>> Begin Dataset content

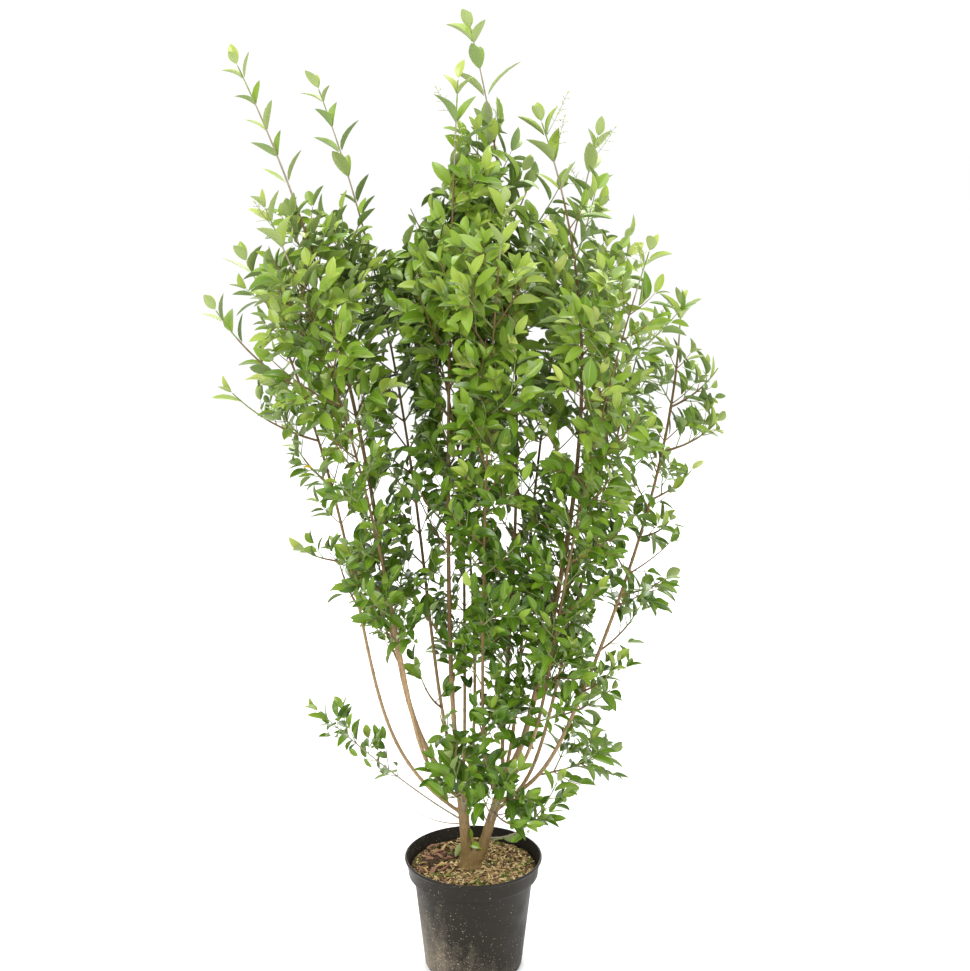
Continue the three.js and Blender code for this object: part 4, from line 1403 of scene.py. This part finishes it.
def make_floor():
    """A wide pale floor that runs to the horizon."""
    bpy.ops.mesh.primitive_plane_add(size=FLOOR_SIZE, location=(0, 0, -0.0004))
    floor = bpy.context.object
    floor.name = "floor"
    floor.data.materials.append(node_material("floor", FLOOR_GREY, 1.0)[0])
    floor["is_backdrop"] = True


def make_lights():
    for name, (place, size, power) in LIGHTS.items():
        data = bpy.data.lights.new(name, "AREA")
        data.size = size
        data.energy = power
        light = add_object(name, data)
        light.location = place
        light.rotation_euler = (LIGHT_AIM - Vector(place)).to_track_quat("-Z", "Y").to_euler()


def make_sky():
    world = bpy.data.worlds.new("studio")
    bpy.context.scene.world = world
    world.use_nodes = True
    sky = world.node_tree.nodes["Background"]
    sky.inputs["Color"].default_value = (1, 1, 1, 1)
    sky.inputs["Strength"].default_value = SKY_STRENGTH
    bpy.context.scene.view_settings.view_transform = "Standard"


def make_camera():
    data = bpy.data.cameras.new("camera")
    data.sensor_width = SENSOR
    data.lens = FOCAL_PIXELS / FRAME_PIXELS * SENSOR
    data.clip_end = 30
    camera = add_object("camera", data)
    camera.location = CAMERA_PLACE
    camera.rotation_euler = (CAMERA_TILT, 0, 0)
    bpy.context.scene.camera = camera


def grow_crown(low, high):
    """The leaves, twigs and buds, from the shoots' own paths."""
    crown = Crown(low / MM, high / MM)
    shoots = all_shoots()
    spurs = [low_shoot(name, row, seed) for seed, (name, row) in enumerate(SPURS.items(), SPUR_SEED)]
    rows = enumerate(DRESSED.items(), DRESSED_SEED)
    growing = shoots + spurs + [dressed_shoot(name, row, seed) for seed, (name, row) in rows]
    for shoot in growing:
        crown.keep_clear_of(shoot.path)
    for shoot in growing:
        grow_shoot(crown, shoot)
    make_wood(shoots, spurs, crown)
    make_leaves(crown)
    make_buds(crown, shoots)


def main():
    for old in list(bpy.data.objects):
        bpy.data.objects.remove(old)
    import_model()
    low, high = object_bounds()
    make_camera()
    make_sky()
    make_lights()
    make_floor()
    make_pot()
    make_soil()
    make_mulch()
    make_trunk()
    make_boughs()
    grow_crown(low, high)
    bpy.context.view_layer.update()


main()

>> End Dataset content

Exercise instructions:
From the listing above, extract every line exactly as it stands.

Response:
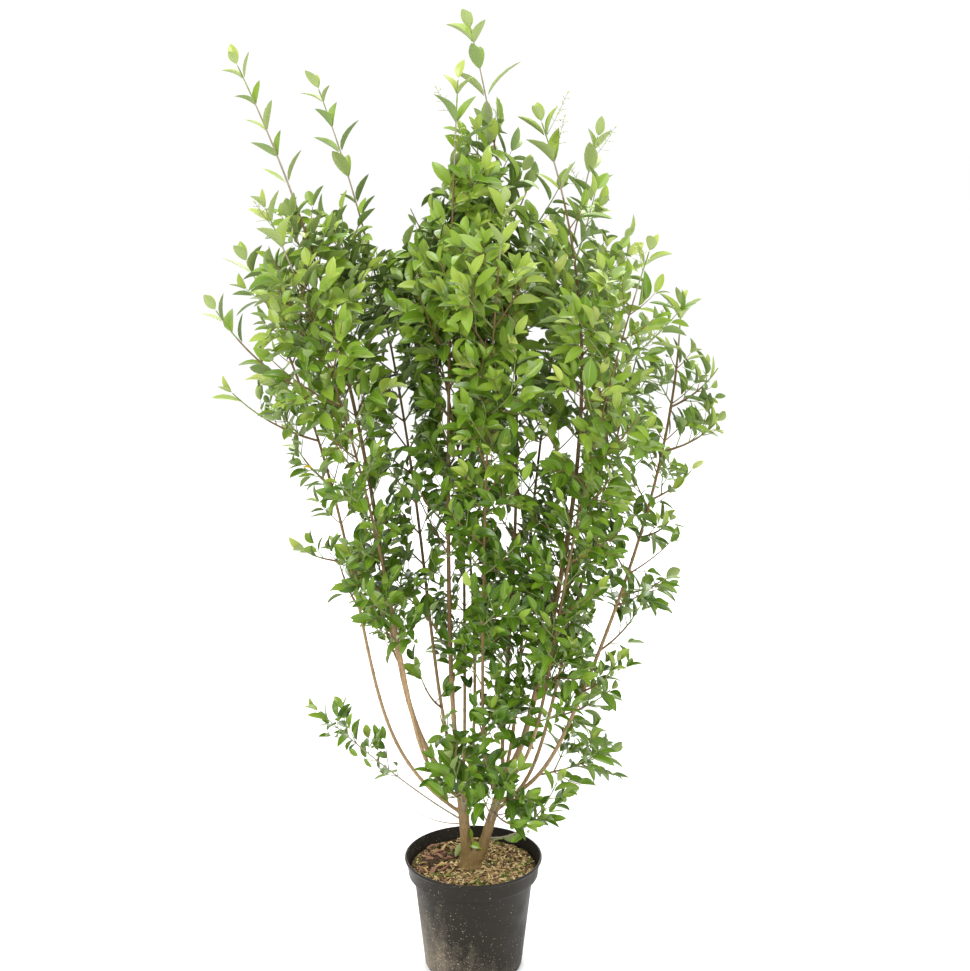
Continue the three.js and Blender code for this object: part 4, from line 1403 of scene.py. This part finishes it.
def make_floor():
    """A wide pale floor that runs to the horizon."""
    bpy.ops.mesh.primitive_plane_add(size=FLOOR_SIZE, location=(0, 0, -0.0004))
    floor = bpy.context.object
    floor.name = "floor"
    floor.data.materials.append(node_material("floor", FLOOR_GREY, 1.0)[0])
    floor["is_backdrop"] = True


def make_lights():
    for name, (place, size, power) in LIGHTS.items():
        data = bpy.data.lights.new(name, "AREA")
        data.size = size
        data.energy = power
        light = add_object(name, data)
        light.location = place
        light.rotation_euler = (LIGHT_AIM - Vector(place)).to_track_quat("-Z", "Y").to_euler()


def make_sky():
    world = bpy.data.worlds.new("studio")
    bpy.context.scene.world = world
    world.use_nodes = True
    sky = world.node_tree.nodes["Background"]
    sky.inputs["Color"].default_value = (1, 1, 1, 1)
    sky.inputs["Strength"].default_value = SKY_STRENGTH
    bpy.context.scene.view_settings.view_transform = "Standard"


def make_camera():
    data = bpy.data.cameras.new("camera")
    data.sensor_width = SENSOR
    data.lens = FOCAL_PIXELS / FRAME_PIXELS * SENSOR
    data.clip_end = 30
    camera = add_object("camera", data)
    camera.location = CAMERA_PLACE
    camera.rotation_euler = (CAMERA_TILT, 0, 0)
    bpy.context.scene.camera = camera


def grow_crown(low, high):
    """The leaves, twigs and buds, from the shoots' own paths."""
    crown = Crown(low / MM, high / MM)
    shoots = all_shoots()
    spurs = [low_shoot(name, row, seed) for seed, (name, row) in enumerate(SPURS.items(), SPUR_SEED)]
    rows = enumerate(DRESSED.items(), DRESSED_SEED)
    growing = shoots + spurs + [dressed_shoot(name, row, seed) for seed, (name, row) in rows]
    for shoot in growing:
        crown.keep_clear_of(shoot.path)
    for shoot in growing:
        grow_shoot(crown, shoot)
    make_wood(shoots, spurs, crown)
    make_leaves(crown)
    make_buds(crown, shoots)


def main():
    for old in list(bpy.data.objects):
        bpy.data.objects.remove(old)
    import_model()
    low, high = object_bounds()
    make_camera()
    make_sky()
    make_lights()
    make_floor()
    make_pot()
    make_soil()
    make_mulch()
    make_trunk()
    make_boughs()
    grow_crown(low, high)
    bpy.context.view_layer.update()


main()